What's happening? After days of speculation, Wednesday's Conservative Party Conference saw the Conservative Party's worst-kept secret revealed - the Manchester leg of HS2 is indeed being scrapped.
Despite Downing Street denying earlier this week that any final decision had been made, Rishi Sunak announced the £36 billion earmarked for the high-speed rail link was instead going towards "hundreds" of transport projects.
Somewhat confusingly, Sunak also pledged to end the "30-year political status quo" - appearing to forget that the Conservative Party was in power for more than half of that - stating: "It's time for a change, and we are it."
Ahead of Sunak's highly anticipated conference address, Leader of the House of Commons Penny Mordaunt gave a rousing speech that would not have been out of place in a war film, urging party members to "stand up and fight", while Sunak's wife Akshata Murthy introduced her husband, spoke briefly about his love of rom-coms, and assured voters he was "working hard".
Read more: Your Conservative party conference cheat sheet (Evening Standard)
Yahoo rounds up the big news from Sunak's speech...
Sunak (finally) announces HS2 will be scrapped
Despite pleas from northern political figures - including from Conservative West Midlands mayor Andy Street - Sunak has decided the Manchester leg of HS2 is no longer financially viable.
“I say to those who backed the project in the first place, the facts have changed and the right thing to do when the facts change is to have the courage to change direction," he said.
“So I am ending this long-running saga. I am cancelling the rest of the HS2 project and in its place, we will reinvest every single penny, £36 billion in hundreds of new transport projects in the north and the midlands, across the country.
“This means £36 billion of investment in the project that will make a real difference across our nation.”
He added that people who disagreed with him would be curbing investment in hundreds of other projects.

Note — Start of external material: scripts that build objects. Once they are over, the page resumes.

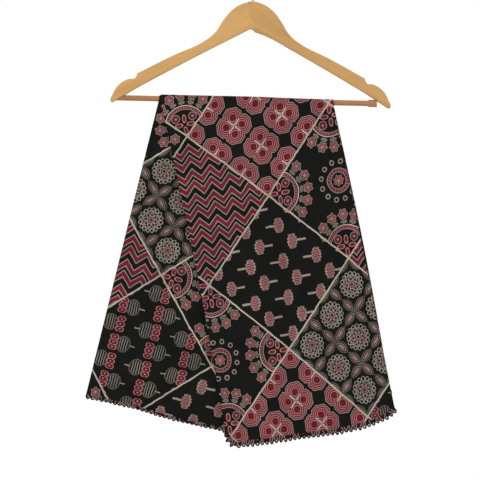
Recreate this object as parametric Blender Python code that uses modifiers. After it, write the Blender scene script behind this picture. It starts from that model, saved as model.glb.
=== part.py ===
"""A block-printed cloth with a picot edging, pleated and hung over the bar of a wooden clothes hanger.

Metres, +Z up. The origin is the inside top of the hook, where the hanger hangs. The front faces -Y.
"""

import math
from collections import namedtuple

import bmesh
import bpy
from mathutils import Vector

# Driving dimensions
CLEARANCE = 0.0003
SEAM_GAP = 0.0004
WELD = 0.00001
BAR_DROP = 0.233
BAR_RADIUS = 0.00435
BAR_SIDES = 16
KNOB_RADIUS = 0.0058
KNOB_START = 0.1865
KNOB_TAPER = 0.003
BAR_LEFT_END = -0.222
BAR_RIGHT_END = 0.2015

ARM_THICKNESS = 0.0125
ARM_EDGE = 0.0025
ARM_CREST = 0.075

WIRE_RADIUS = 0.002
HOOK_RADIUS = 0.0225
HOOK_TIP_ANGLE = 198
HOOK_NECK_ANGLE = -52
HOOK_NECK_DROP = 0.056
HOOK_STEP_ANGLE = 10
NECK_STEPS = 5
SOCKET_DEPTH = 0.015

SHEET = 0.001
SHEET_ON_BAR = 0.0005
PITCH_ON_BAR = 0.0017
PITCH_BELOW = 0.004
FALL_SPREAD = 0.008
FRONT_STEPS = 11
BAR_STEPS = 8
BACK_STEPS = 10
FOLD_STEPS = 4
BACK_SHORTER = 0.028
BACK_BOW = 0.004

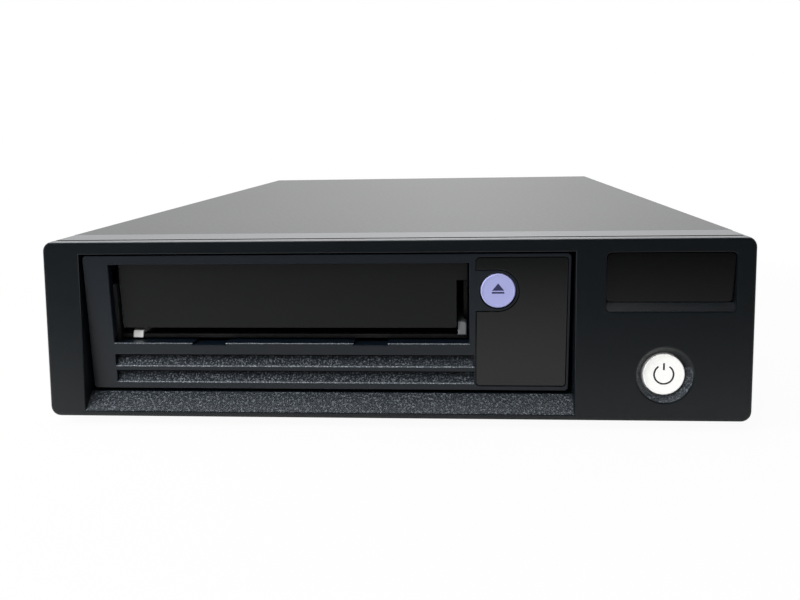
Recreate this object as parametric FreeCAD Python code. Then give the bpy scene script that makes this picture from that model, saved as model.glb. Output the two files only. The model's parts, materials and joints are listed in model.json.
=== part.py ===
"""Data tape drive: a half-height cartridge drive in a tabletop enclosure.

Everything is modelled with x to the right, y to the back from the foot of the fascia and z up from
the enclosure's underside. export() moves it so that the origin is the middle of the footprint, on
the surface that the feet stand on. All lengths are in millimetres.
"""
import FreeCAD
import Part

import math
import os

V = FreeCAD.Vector

# ---------------------------------------------------------------- enclosure sizes
enclosure_width = 213.0
enclosure_height = 54.0
enclosure_depth = 324.0
foot_height = 3.0
foot_radius = 8.0
foot_inset = 24.0
face_lean = 5.6            # how far the fascia's top edge stands back
fascia_depth = 23.0
fascia_wall = 2.5
fascia_corner = 3.0
fascia_edge = 1.0
sheet = 1.0
cover_inset = 1.0          # cover side behind the fascia's side
seam = 0.2                 # gap between neighbouring shells
rear_recess = 1.0          # rear panel inside the cover's rear edge
screw_head_height = 2.0
screw_head_radius = 2.8
screw_radius = 1.4

# ---------------------------------------------------------------- drive bezel sizes
fascia_left = 11.4         # fascia's left end to the drive's opening
bezel_least_width = 148.3  # a wider slot makes the bezel wider
bezel_height = 42.2
bezel_bottom = 7.4
bezel_front = 5.9
bezel_depth = 6.4
bezel_wall = 2.5
bezel_corner = 1.2
gap_left = 0.75
gap_right = 1.15
gap_top = 0.45
gap_ledge = 1.0
ledge_front = 1.8          # the recess's sloping ledge starts this high on the face
collar_wall = 2.0

slot_from_left = 7.95
slot_from_right = 29.95
slot_width = 110.4
slot_rise = 14.7           # slot's lower edge above the bezel's lower edge
slot_height = 24.6
notch_width = 10.4
notch_spacing = 50.3
notch_depth = 0.6
groove_height = 3.8
groove_depth = 2.4
groove_rises = (2.0, 7.2)
groove_overrun = 1.5

window_width = 27.1
window_height = 39.75
window_margin = 0.8        # from the bezel's right and upper edges
window_thickness = 1.5
window_corner = 1.0
eject_radius = 5.15
eject_travel = 0.8
eject_from_right = 21.35
eject_rise = 31.0
island_radius = 6.2

# ---------------------------------------------------------------- badge and power button
badge_width_share = 0.72   # of the bay right of the drive
badge_height = 14.95
badge_right_share = 0.107
badge_top_gap = 4.25
badge_depth = 0.8
badge_ledge = 2.4
badge_corner = 1.5
power_right_share = 0.4912
switch_board_share = 0.311 # half the switch board's width
power_rise = 13.8
power_cone_radius = 8.4
power_bore_radius = 6.4
power_button_radius = 6.1
power_recess = 1.35
power_travel = 1.2

# ---------------------------------------------------------------- drive body and loader
body_inset = 1.15
body_rise = 0.6
body_height = 39.6
body_length = 200.0
cast_wall = 2.0
cast_floor = 1.6
lid_sheet = 1.0
door_thickness = 1.5
door_setback = 2.95        # front of the door behind the bezel's face
door_gap_left = 2.0
door_gap_right = 3.6
door_rise = 4.1            # door's lower edge above the slot's lower edge
door_pin_radius = 0.6
door_barrel_radius = 0.9
cartridge_width = 102.0
cartridge_length = 105.4
tray_sheet = 1.2
tray_rise = 0.5
tray_front_gap = 5.1
tray_wall_height = 17.4
tray_corner = 13.0         # how far the right side stops short, for the threader arm
corner_relief = 3.0        # between the tray's left side and its back stop
loader_travel = 16.0
loader_drop = 6.0
loader_pin_radius = 1.4
loader_pin_rise = 11.9
loader_pin_pitch = 55.0
loader_plate_sheet = 1.2
gear_module = 0.8
sync_teeth = 10
small_teeth = 12
large_teeth = 30
motor_teeth = 10
sync_radius = 1.2
running_gap = 0.4
bore_gap = 0.05

# ---------------------------------------------------------------- tape path
reel_radius = 39.0
reel_hub_radius = 18.0
reel_wall = 1.2
reel_to_chuck = 95.7
reel_side_offset = 12.8
tape_low = 20.0
tape_high = 33.4
spindle_radius = 2.0
chuck_radius = 16.0
chuck_teeth = 18
motor_height = 5.0
motor_radius = 20.0
roller_radius = 4.5
roller_flange_radius = 6.0
roller_pin_radius = 1.5
roller_angles = (-58.0, -28.0, 28.0, 62.0)
roller_inset = 8.0
head_travel = 2.5
arm_bow = 24.0             # how far the arm's pivot lies off the line from leader pin to hub
arm_sheet = 2.0
arm_level = 37.0
threader_teeth = 30
threader_motor_teeth = 12
threader_motor_angle = -100.0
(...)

“An alternative which in place of one delayed and overrunning project will now begin hundreds upon hundreds of new projects, large and small, road and rail, bus and train covering the whole country that will be delivered faster, that will see every region receiving more investment than they would have done.
Read more: Rishi Sunak promises new ‘Network North’ after scrapping northern leg of HS2 (The Yorkshire Post)
No more smoking
In a move that has been praised by anti-smoking campaigners and charities, Sunak proposed raising the smoking age one year, every year.
He said: “That means a 14-year-old today will never legally be sold a cigarette, and that they and their generation can grow up smoke-free.
“We know this works. When we raised the smoking age to 18, smoking prevalence dropped by 30% in that age group.”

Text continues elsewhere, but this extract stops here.